I want incomes that correspond to the duration, intensity, and onerousnesss of the work people do.
I want what is produced, by whom, under what conditions, and with who consuming the product, all geared toward enhancing human well-being and development and decided by the people involved.
I want an end to hierarchies of power and wealth and an end to class division where most people are subordinated to an elite few.
To accomplish all these economic ends I favor the institutions of participatory economics – worker and consumer councils, remuneration for effort and sacrifice, balanced job complexes, and participatory planning.
I believe, after years of evaluation and considerable experimental implementation that these choices are worthy and viable, which is why I advocate them. But if someone should argue that parecon’s institutions would somehow fail to accomplish necessary economic functions or would have social or personal by-products that would outweigh their benefits, then I and other advocates must listen to those claims, hear and comprehend them, and address them. We should hope that we could refine the parecon vision and improve its qualities.
And if someone should find flaws that resist correction and preclude improvement of the vision, I and other advocates should simply return to the drawing board. We should never give up on developing a viable vision, but should always be open to improving or even replacing any vision we advocate.

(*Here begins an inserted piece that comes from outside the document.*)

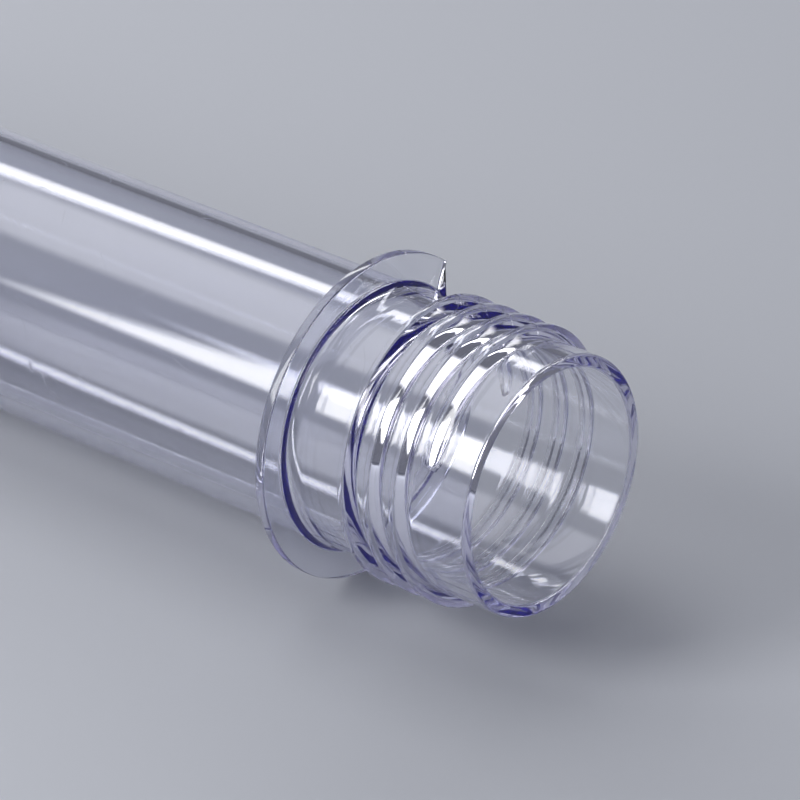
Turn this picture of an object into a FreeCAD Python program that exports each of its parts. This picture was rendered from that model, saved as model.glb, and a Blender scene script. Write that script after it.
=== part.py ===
import FreeCAD, Part
import math
import os
import Sketcher

# Clear plastic test tube with a screw neck, moulded in one piece and lying at rest on its side.
#
# The tube is drawn upright: its axis is Z, its round bottom touches Z = 0 and its mouth is at the top.
# The two halves of its neck mould part at the YZ plane and open along X. The notch in its neck flange
# has one wall along that plane and one square to it. The finished tube is then laid down with its mouth
# towards +X. It touches the ground with its flange and, at the other end, where its round bottom begins.
# Lengths are in millimetres and angles in degrees.

Vector = FreeCAD.Vector
Rotation = FreeCAD.Rotation
Placement = FreeCAD.Placement

SIZES = {
    "tube_length": 140.0,
    "tube_diameter": 25.0,
    "wall_thickness": 1.25,
    "lip_edge_chamfer": 0.2,
    "neck_height": 20.8,
    "flange_overhang": 3.2,
    "flange_thickness": 1.0,
    "flange_root_fillet": 0.5,
    "flange_edge_chamfer": 0.15,
    "notch_along_offset": 4.9,
    "notch_square_offset": 8.0,
    "thread_height": 1.2,
    "thread_pitch": 3.0,
    "thread_turns": 3.44,
    "thread_crest_width": 0.55,
    "thread_front_flank": 32.0,
    "thread_back_flank": 16.0,
    "thread_lip_gap": 4.65,
    "thread_end_angle": 178.0,
    "thread_run_out": 14.0,
    "upward_angle": 113.6,
}

# The ridge starts this far inside the wall. Its two ends dip this far under the wall's surface, and its
# crest narrows to this share of its width there.
THREAD_ROOT_DEPTH = 0.4
THREAD_END_DIP = 0.05
THREAD_END_WIDTH = 0.1
# One section of the ridge is drawn for about this many degrees of turn. Each run-out has this many more.
THREAD_SECTION_STEP = 10.0
RUN_OUT_SECTIONS = 6
# The core that leaves the bore stands this far out of the mouth.
CORE_OVERRUN = 2.0
# Edges are found by their radius and height, to within this distance.
EDGE_TOLERANCE = 0.001
# One turn, in degrees.
FULL_TURN = 360.0

# The height of the flange's back face, and the radii of the tube's outside, its bore and its flange.
FLANGE_BACK = "Sizes.tube_length - Sizes.neck_height - Sizes.flange_thickness"
TUBE_RADIUS = "Sizes.tube_diameter / 2"
BORE_RADIUS = "Sizes.tube_diameter / 2 - Sizes.wall_thickness"
FLANGE_RADIUS = "Sizes.tube_diameter / 2 + Sizes.flange_overhang"

doc = FreeCAD.newDocument("screw_neck_tube")
sheet = doc.addObject("Spreadsheet::Sheet", "Sizes")


def fill_sheet():
    """Write one named cell for each driving size."""
    for row, (alias, value) in enumerate(SIZES.items(), start=1):
        sheet.set(f"A{row}", alias)
        sheet.set(f"B{row}", str(value))
        sheet.setAlias(f"B{row}", alias)
    doc.recompute()


def size(alias):
    """Return a driving size from the sheet."""
    return float(sheet.get(alias))


def flange_back():
    """Return the height of the flange's back face on the upright tube."""
    return size("tube_length") - size("neck_height") - size("flange_thickness")


def tube_radius():
    """Return the radius of the tube's outside."""
    return size("tube_diameter") / 2


def flange_radius():
    """Return the radius of the flange's rim."""
    return tube_radius() + size("flange_overhang")


def new_body(name):
    """Add an empty body."""
    body = doc.addObject("PartDesign::Body", name)
    body.Label = name
    return body


def new_sketch(body, name, role, height=None):
    """Add a sketch on one of the body's origin planes, lifted by an expression where one is given."""
    sketch = body.newObject("Sketcher::SketchObject", name)
    plane = next(item for item in body.Origin.OriginFeatures if item.Role == role)
    sketch.AttachmentSupport = [(plane, "")]
    sketch.MapMode = "FlatFace"
    if height is not None:
        sketch.setExpression("AttachmentOffset.Base.z", height)
    return sketch


def constrain(sketch, kind, *references):
    """Add a constraint that has no size."""
    sketch.addConstraint(Sketcher.Constraint(kind, *references))


def dimension(sketch, name, expression, kind, *references):
    """Add a named constraint whose size comes from an expression."""
    index = sketch.addConstraint(Sketcher.Constraint(kind, *references))
    sketch.renameConstraint(index, name)
    sketch.setExpression(f"Constraints.{name}", expression)


# Where a sketch's own parts are named in a constraint: its two axes, a curve's points, and the origin.
H_AXIS, V_AXIS = range(-1, -3, -1)
START, END, CENTRE = range(1, 4)
ORIGIN = (H_AXIS, START)


def line(sketch, start, end):
    """Draw a line between two (x, y) points."""
    return sketch.addGeometry(Part.LineSegment(Vector(*start, 0), Vector(*end, 0)), False)


def arc(sketch, centre, radius, first, last):
    """Draw an arc, anticlockwise from the first angle to the last, in degrees."""
    circle = Part.Circle(Vector(*centre, 0), Vector(0, 0, 1), radius)
    ends = (math.radians(first), math.radians(last))
    return sketch.addGeometry(Part.ArcOfCircle(circle, *ends), False)


def join(sketch, *pairs):
    """Make each pair of curve ends coincide."""
    for (first, first_end), (second, second_end) in pairs:
        constrain(sketch, "Coincident", first, first_end, second, second_end)


def revolve(body, sketch, name):
    """Turn a half profile a full turn about the tube's axis."""
    feature = body.newObject("PartDesign::Revolution", name)
    feature.Profile = sketch
    feature.ReferenceAxis = (sketch, ["V_Axis"])
    feature.Angle = FULL_TURN
    return feature


def pad(body, sketch, name, length):
    """Raise a sketch along the tube's axis by an expression."""
    feature = body.newObject("PartDesign::Pad", name)
    feature.Profile = sketch
    feature.setExpression("Length", length)
    return feature


def draw_rod_profile(body):
    """Draw half of the tube's outside: a straight side over a round bottom."""
    radius = tube_radius()
    top = size("tube_length")
    sketch = new_sketch(body, "rod_profile", "XZ_Plane")
    axis = line(sketch, (0, 0), (0, top))
    lip = line(sketch, (0, top), (radius, top))
    side = line(sketch, (radius, top), (radius, radius))
    bottom = arc(sketch, (0, radius), radius, -90, 0)
    join(sketch, ((axis, END), (lip, START)), ((lip, END), (side, START)))
    join(sketch, ((side, END), (bottom, END)), ((bottom, START), (axis, START)))
    join(sketch, ((axis, START), ORIGIN))
    constrain(sketch, "Vertical", axis)
    constrain(sketch, "Horizontal", lip)
    constrain(sketch, "Vertical", side)
    constrain(sketch, "PointOnObject", bottom, CENTRE, V_AXIS)
    constrain(sketch, "Horizontal", bottom, CENTRE, bottom, END)
    dimension(sketch, "radius", TUBE_RADIUS, "Radius", bottom, radius)
    dimension(sketch, "height", "Sizes.tube_length", "DistanceY", *ORIGIN, axis, END, top)
    return sketch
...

Exploitation, alienation, poverty, disempowerment, fragmented and debilitating labor, production for the profit of a few – much less homelessness, starvation, and degradation – are not like gravity. These ills arise from institutional relations established by human beings. New institutions, also established by human beings, can generate vastly superior outcomes that liberate our talents and spirits, entwine our desires and cares, multiply our options, equilibrate our costs and benefits, and deliver the kind of worthy freedom that extends to you and I the same as it extends to him and her.
Defining and working to attain those new institutions ought to be our economic agenda. Defining and working to win a new world ought to be our social agenda.